Gillian Caldwell of 1Sky said her group's members and their allies would be meeting with House committee members and "asking them to make the bill stronger when it comes to provisions regarding offsets, global warming pollution reductions under the domestic cap, and coal." She encouraged supporters to do the same during the April congressional recess and "advocate for a bold transition to a new green economy."
The draft was based on a compromise blueprint presented two months ago by the corporate giants and environmental groups involved in the U.S. Climate Action Partnership. In a letter to President Obama last week, Markey (D-Mass.), Waxman (D-Calif.) and Reps. John Dingell (D-Mich.) and Rick Boucher (D-Va.) highlighted that plan in talking about the importance of any climate legislation taking into account regional differences, such as industry- and coal-based economies.
Markey and Pelosi suggested today that this is the strongest proposal they believe they'll be able to get through Congress this year. They hope to start hearings April 20 and have the House pass it by July.
"The mastery of the chairman in putting this together is having legislation that is fair and available to the American people and that can get the votes to pass without getting watered down," Pelosi said. "Some people will never accept this, and that's unfortunate, because everyone has the chance to be part of the solution."
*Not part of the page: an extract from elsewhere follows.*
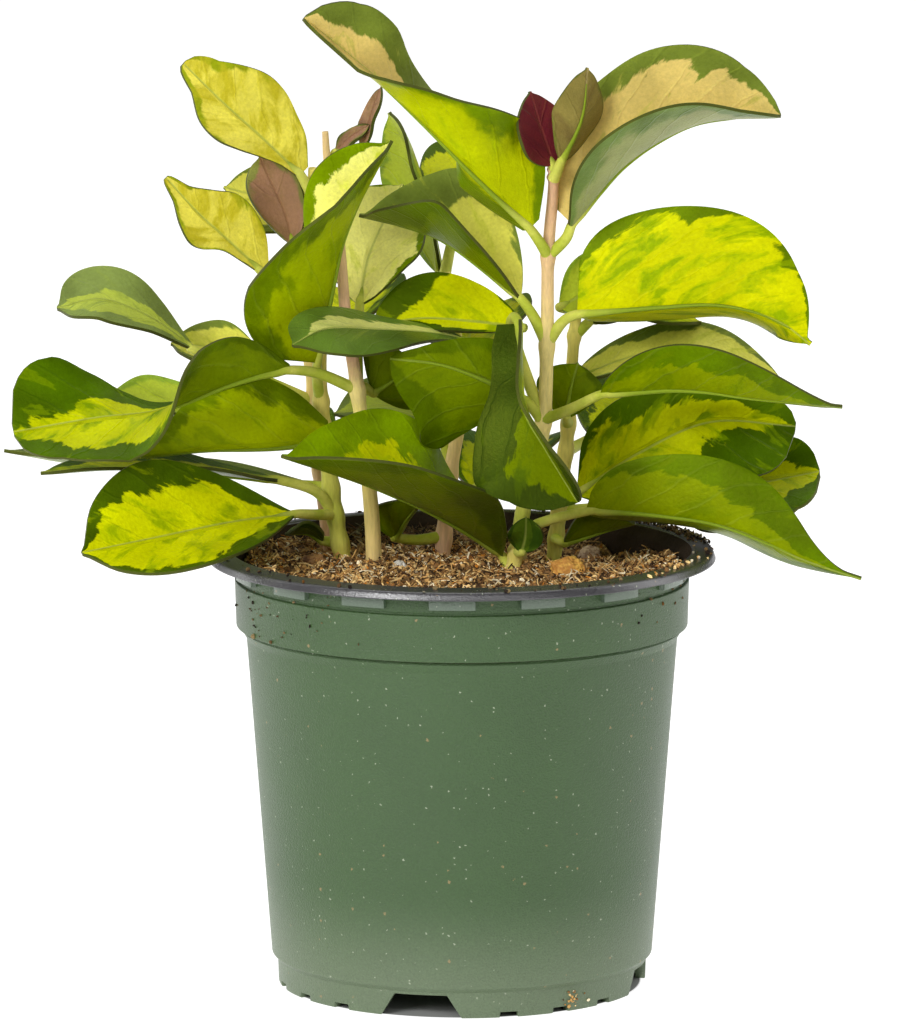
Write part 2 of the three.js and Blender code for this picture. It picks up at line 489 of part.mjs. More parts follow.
/** A cut across the foot, wider at the ground than at its top. */
function footCut(angle, top, foot, height) {
  const turn = new THREE.Matrix4().makeRotationZ(rad(angle));
  const ring = (y) => [[-foot / 2, -0.5], [foot / 2, -0.5], [top / 2, height], [-top / 2, height]]
    .map(([x, z]) => new THREE.Vector3(x, y, z).applyMatrix4(turn));
  return solid(skin([ring(-FOOT_INNER_R + 1.5), ring(-FOOT_TOP_R - 2)]));
}

function pot() {
  const profile = [
    [0, 0], [PAD_R, 0], [PAD_R + 0.5, FLOOR_UNDER], [FOOT_INNER_R - 0.5, FLOOR_UNDER],
    [FOOT_INNER_R, 0], [FOOT_R, 0], [FOOT_TOP_R, FOOT_H], [BODY_LOW_R, BODY_LOW_Z],
    [BODY_TOP_R, BODY_TOP_Z], [BAND_LOW_R, BAND_Z], [BAND_TOP_R, NECK_Z - 0.6], [NECK_R - 0.8, NECK_Z],
    [NECK_R - 0.8, LIP_UNDER], [LIP_R - 0.4, LIP_UNDER], [LIP_R, LIP_UNDER + 0.4], [LIP_R - 0.4, LIP_TOP - 0.5],
    [LIP_R - 1, LIP_TOP], [LIP_INNER_R, LIP_TOP], [NECK_R - WALL - 0.5, LIP_UNDER - 1.2],
    [BAND_LOW_R - WALL, BAND_Z], [BODY_TOP_R - WALL, BODY_TOP_Z],
    [BODY_LOW_R - WALL, BODY_LOW_Z + 1], [BODY_LOW_R - WALL - 1, FLOOR_TOP], [0, FLOOR_TOP],
  ].map(([r, z]) => new THREE.Vector2(r, z));
  const turned = new THREE.LatheGeometry(profile, POT_SIDES);
  turned.rotateX(Math.PI / 2);
  let body = fromGeometry(turned);
  for (let i = 0; i < LUGS; i++) {
    const angle = LUG_FIRST + (360 / LUGS) * i;
    body = body.add(arcBlock(angle, LUG_ARC, NECK_R - 1.2, NECK_R + LUG_OUT, NECK_Z - 0.3, LIP_UNDER + 0.3));
  }
  for (let i = 0; i < NOTCHES; i++) {
    const angle = NOTCH_FIRST + (360 / NOTCHES) * i;
    body = body.subtract(footCut(angle, NOTCH_TOP, NOTCH_FOOT, NOTCH_H));
    for (const step of SMALL_NOTCHES) {
      body = body.subtract(footCut(angle + step, SMALL_W, SMALL_W + 0.4, SMALL_H));
    }
  }
  return body;
}

// ---- soil ----
/** The height of the soil's surface at a place: lumps, and a hollow towards the back right. */
function soilHeight(x, y) {
  const lumps = Math.sin(0.31 * x + 1.3) * Math.cos(0.27 * y - 0.4) + 0.6 * Math.sin(0.55 * x - 0.47 * y + 2);
  const hollow = Math.exp(-(((x - 34) / 18) ** 2) - ((y - 30) / 15) ** 2);
  return SOIL_TOP + SOIL_BUMP * lumps - SOIL_DIP * hollow;
}

function soil() {
  const wall = [[0, FLOOR_TOP + GAP], [40.4, FLOOR_TOP + GAP], [41.3, 8.6], [46.9, 79], [48.8, 82.3]];
  const at = (r, j, z) => {
    const a = (2 * Math.PI * j) / SOIL_SIDES;
    const [x, y] = [r * Math.cos(a), r * Math.sin(a)];
    return new THREE.Vector3(x, y, z ?? soilHeight(x, y));
  };
  const out = [];
  const low = wall.slice(1).map(([r, z]) => [r, z]);
  const levels = [...low, ...SOIL_RINGS.toReversed().map((r) => [r])];
  const bottom = new THREE.Vector3(0, 0, FLOOR_TOP + GAP);
  const middle = new THREE.Vector3(0, 0, soilHeight(0, 0));
  for (let j = 0; j < SOIL_SIDES; j++) {
    out.push([bottom, at(...low[0].toSpliced(1, 0, j + 1)), at(...low[0].toSpliced(1, 0, j))]);
    for (let i = 0; i + 1 < levels.length; i++) {
      const [[r0, z0], [r1, z1]] = [levels[i], levels[i + 1]];
      const [a, b, c, d] = [at(r0, j, z0), at(r0, j + 1, z0), at(r1, j + 1, z1), at(r1, j, z1)];
      out.push([a, b, c], [a, c, d]);
    }
    const r = levels.at(-1)[0];
    out.push([at(r, j), at(r, j + 1), middle]);
  }
  return solid(out);
}

// ---- bits on the soil ----
/** A small rough lump; the same seed gives the same lump. */
function lump({ at, half, turn, seed }, grow = 0) {
  const geometry = new THREE.IcosahedronGeometry(1, 1);
  geometry.deleteAttribute("normal");
  geometry.deleteAttribute("uv");
  const ball = mergeVertices(geometry, 1e-4);
  const place = ball.attributes.position;
  const spin = new THREE.Matrix4().makeRotationZ(rad(turn));
  const height = soilHeight(...at) + half[2] * 0.35;
  for (let i = 0; i < place.count; i++) {
    const p = new THREE.Vector3().fromBufferAttribute(place, i);
    const rough = 1 + 0.13 * Math.sin(seed * 12.9898 + i * 78.233);
    p.set(p.x * half[0], p.y * half[1], p.z * half[2]).multiplyScalar(rough);
    p.addScaledVector(p.clone().normalize(), grow).applyMatrix4(spin);
    place.setXYZ(i, p.x + at[0], p.y + at[1], p.z + height);
  }
  return fromGeometry(ball);
}

// ---- the whole ----
const hoya = new THREE.Group();
hoya.name = "potted_hoya";
hoya.add(node("pot", pot(), 0x4f7a55, 0.5));
let bed = soil();
for (const name of Object.keys(STEMS)) bed = bed.subtract(rootHole(name));
for (const bit of Object.values(BITS)) bed = bed.subtract(lump(bit, GAP));
hoya.add(node("soil", bed, 0x5a4027, 1));
for (const name of Object.keys(STEMS)) hoya.add(node(name, leafyStem(name), 0x86a02a, 0.45));
for (const [name, bit] of Object.entries(BITS)) hoya.add(node(name, lump(bit), bit.color, 0.8));
export default hoya;
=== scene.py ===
"""A potted hoya: a nursery pot, its soil and seven leafy stems, dressed for a studio picture.

Lengths in the tables are millimetres in the CAD frame: Z up, X to the right, -Y to the front.
"""
import logging
import math
from dataclasses import dataclass, field
from enum import Enum, IntEnum
from typing import Callable, Sequence

import bpy
import numpy as np
from mathutils import Matrix, Vector, noise


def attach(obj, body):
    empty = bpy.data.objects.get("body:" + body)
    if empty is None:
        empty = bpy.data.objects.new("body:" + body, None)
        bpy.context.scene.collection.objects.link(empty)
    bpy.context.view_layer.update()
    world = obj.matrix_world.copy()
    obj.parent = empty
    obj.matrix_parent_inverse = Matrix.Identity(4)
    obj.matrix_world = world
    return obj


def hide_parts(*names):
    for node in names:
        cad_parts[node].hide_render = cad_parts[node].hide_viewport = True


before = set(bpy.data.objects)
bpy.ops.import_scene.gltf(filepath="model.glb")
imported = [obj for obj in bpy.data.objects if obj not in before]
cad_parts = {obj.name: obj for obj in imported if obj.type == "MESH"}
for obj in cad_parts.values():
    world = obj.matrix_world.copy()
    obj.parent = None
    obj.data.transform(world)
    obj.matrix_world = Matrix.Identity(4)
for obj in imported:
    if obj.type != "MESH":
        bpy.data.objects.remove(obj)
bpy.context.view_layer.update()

MM = 0.001
BODY = "root"
log = logging.getLogger("hoya")

Colour = tuple[float, float, float]
Point = tuple[float, float, float]
Pair = float | tuple[float, float]


# ---------------------------------------------------------------- meshes

def deselect_all() -> None:
    """Goes back to object mode with nothing selected."""
    if bpy.context.mode != "OBJECT":
        bpy.ops.object.mode_set(mode="OBJECT")
    bpy.ops.object.select_all(action="DESELECT")


def added(name: str) -> bpy.types.Object:
    """Names the primitive that was just added and gives it back.

    Args:
        name: its new name.

    Returns:
        The primitive.
    """
    piece = bpy.context.active_object
    piece.name = name
    piece.data.name = name
    return piece


def make_active(piece: bpy.types.Object) -> None:
    """Makes one object the only selected and the active one.

    Args:
        piece: the object.
    """
    deselect_all()
    piece.select_set(True)
    bpy.context.view_layer.objects.active = piece


def apply_modifiers(piece: bpy.types.Object) -> None:
    """Applies every modifier of a piece, first to last.

    Args:
        piece: the piece.
    """
    make_active(piece)
    for modifier in list(piece.modifiers):
        bpy.ops.object.modifier_apply(modifier=modifier.name)


def edit_all() -> None:
    """Goes into edit mode with the whole active piece selected."""
    bpy.ops.object.mode_set(mode="EDIT")
    bpy.ops.mesh.select_all(action="SELECT")


def close_outwards() -> None:
    """Turns every face of the piece in edit mode outwards, and leaves edit mode."""
    bpy.ops.mesh.select_all(action="SELECT")
    bpy.ops.mesh.normals_make_consistent(inside=False)
    bpy.ops.object.mode_set(mode="OBJECT")


def joined(name: str, pieces: Sequence[bpy.types.Object]) -> bpy.types.Object:
    """Joins pieces into the first one.

    Args:
        name: the joined piece's name.
        pieces: what is joined; the first one lives on.

    Returns:
        The joined piece.
    """
    deselect_all()
    for piece in pieces:
        piece.select_set(True)
    bpy.context.view_layer.objects.active = pieces[0]
    bpy.ops.object.join()
    return added(name)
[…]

When Waxman previously announced his plan to have a climate bill to the House floor by summer, he promised to follow the science. That was the first disappointment in the draft climate legislation.
The science, even using the IPCC's conservative assessment, calls for a minimum 25 percent reduction of greenhouse gases below 1990 levels by 2020 to prevent a 2-degree rise in the global temperature. The draft released today uses 2005 as a starting point for its 20 percent reduction by 2020 – greenhouse gas emissions were nearly 20 percent higher in 2005 than in then 1990.
On top of that, the draft would allow for 2 billion tons of offsets annually to help industry meet its emission reduction targets. Two billion tons would be close to a quarter of all U.S. emissions. Biel pointed out that if all the offsets were used, the emissions reduction targets could still be met without any actual reduction in fossil fuel emissions for more than 20 years.
"We cannot solve global warming by simply planting trees and continuing to pollute forever," Biel said.
The draft got high marks for setting strong renewable portfolio standards that require utilities to get 25 percent of their power from renewable sources by 2025, and for energy efficiency measures that include requiring utilities to demonstrate that their customers are becoming more efficient relative to business-as-usual projections. The efficiency standard would start with a 1% electricity savings in 2012 and gradually increases to a 15% cumulative electricity savings by 2020.
Missing, however, were details about how a carbon cap-and-trade auction would work – would polluters get free allowances? how would the auction revenues be divvied up? The draft also contains a section that would keep greenhouse gases off the list of pollutants regulated by the EPA.
Sierra Club Executive Director Carl Pope said his group would work with the committee "to flesh out the remaining details and move the strongest possible bill to the House floor."
Environmental groups are caught between two desires on this bill. While they want stronger legislation than the draft they saw today, they know that greenhouse gas emissions need to start falling immediately to avoid the most serious climate changes, and they know Congress needs to give President Obama strong evidence of the U.S.'s intentions to take with him to Copenhagen.
Markey said Pelosi requested the draft legislation "so Obama can go to Copenhagen a leader, not a laggard, which President Bush was." The bill would certainly give momentum to an international climate treaty, said Earthjustice President Trip Van Noppen.
Union of Concerned Scientists Strategy and Policy Director Alden Meyer, who is attending a United Nations Framework Convention on Climate Change meeting in Bonn, Germany, this week, said the bill was already sending a message to delegates.
"As opposed to the experience in Kyoto in 1997, other countries now are seeing real support in the Congress for binding limits on heat-trapping emissions. This improves the prospects for a new global agreement," Meyer said.
Many elements of the proposal can and likely will change between now and when the House votes. Markey said he and Waxman are talking with Republicans and stakeholders on all sides, from utilities to the United Mine Workers to the steel industry to environmental and social justice advocates.
The good news is that at least for now we still have EPA Administrator Lisa Jackson laying down the law for climate abusers while Congress figures out what to do.